Jim Weber/ZUMA Press/Newscom
The American Legislative Exchange Council (ALEC), a conservative, pro-business organization that drafts model bills for state legislatures, passed a resolution Friday urging states to reform their drug-free school zone laws.
The conservative group is the latest in a growing bipartisan chorus opposing punitive drug-free school zone laws, which exist in all 50 states and the District of Columbia.
"Most Drug-Free Zone laws were established decades ago," the resolution says, "but have not been reformed despite evidence that Drug-Free Zones are arbitrary and often unnecessarily broad, are ineffective at deterring drug- related crime, and create significant unintended consequences, including unwarranted disparate impacts on minority defendants."
That's exactly what a December Reason investigation into Tennessee's Drug-Free School Zone Act found.
Tennessee's drug-free school zones extend 1,000 feet from the real property of every school, library, park, and daycare in the state. Using GIS data obtained from the state, Reason found there were 8,544 separate drug-free zones in Tennessee, amounting to 5 percent of the overall area of the state and 26 percent of urban areas.
Those enhanced sentencing zones were rarely, if ever, used to prosecute drug crimes involving children, according to interviews with prosecutors and defense attorneys. But they did result in first-time and low-level drug offenders receiving longer prison sentences than if they had been found guilty of second-degree murder or rape. Sentencing data also showed wide racial disparities in who received drug-free school zone sentences, with blacks making up 69 percent of all current inmates serving time for violations of the act, despite only making up 17 percent of the state population.
The zones, which tend to cluster in low-income and minority neighborhoods, also give prosecutors immense leverage to squeeze plea deals out of defendants.

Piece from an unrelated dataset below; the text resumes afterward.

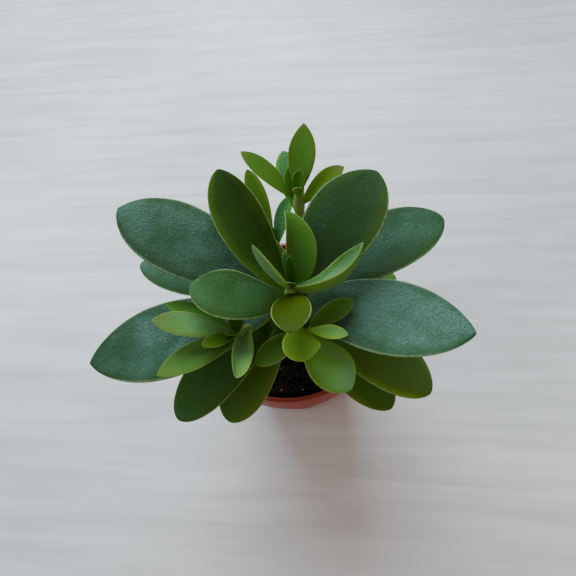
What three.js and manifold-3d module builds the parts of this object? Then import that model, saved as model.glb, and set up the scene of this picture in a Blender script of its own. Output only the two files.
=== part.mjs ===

Several states have passed reforms to their laws over the past decade, shrinking the size and number of zones. The Tennessee legislature is considering a similar reform this year to shrink its zones from 1,000 feet to 500 feet. A bipartisan group of civil liberties and criminal justice organizations are supporting the bill, such as Families Against Mandatory Minimums (FAMM).
"Conservative lawmakers recognize that drug-free school zone laws have proven to be a costly failure," FAMM president Kevin Ring said in a statement on the ALEC resolution. "These laws stick low-level offenders with long sentences even when no children are involved and, as a result, they waste resources that could be better spent on more serious offenders."
One of those offenders is Calvin Bryant, a 32-year-old Tennesse inmate serving a 17-year sentence for selling pills to a police informant. Bryant was charged in 2009 with an enhanced school-zone sentence because the housing project he lived in happened to be within 1,000 feet of a school. He was a first-time offender.
As Reason reported, Tennessee attorney Daniel Horwitz filed an Eighth Amendment petition on behalf of Bryant in November challenging his sentence as grossly disproportionate to his crime
This week, a Tennessee state judge rejected Bryant's petition, while also writing that it "also feels it necessary to note that in spite of this finding, the Court agrees with the basic argument of his petition—that his sentence can be viewed as harsh."
"While not ignoring the important policy rationale that led the Tennessee legislature to pass the Act," the judge continued, "the fact remains that in certain situations, such as with the Petitioner, a strict interpretation and enforcement of the Act can lead to sentences that courts and and some members of the community would be hard-pressed to describe as fair."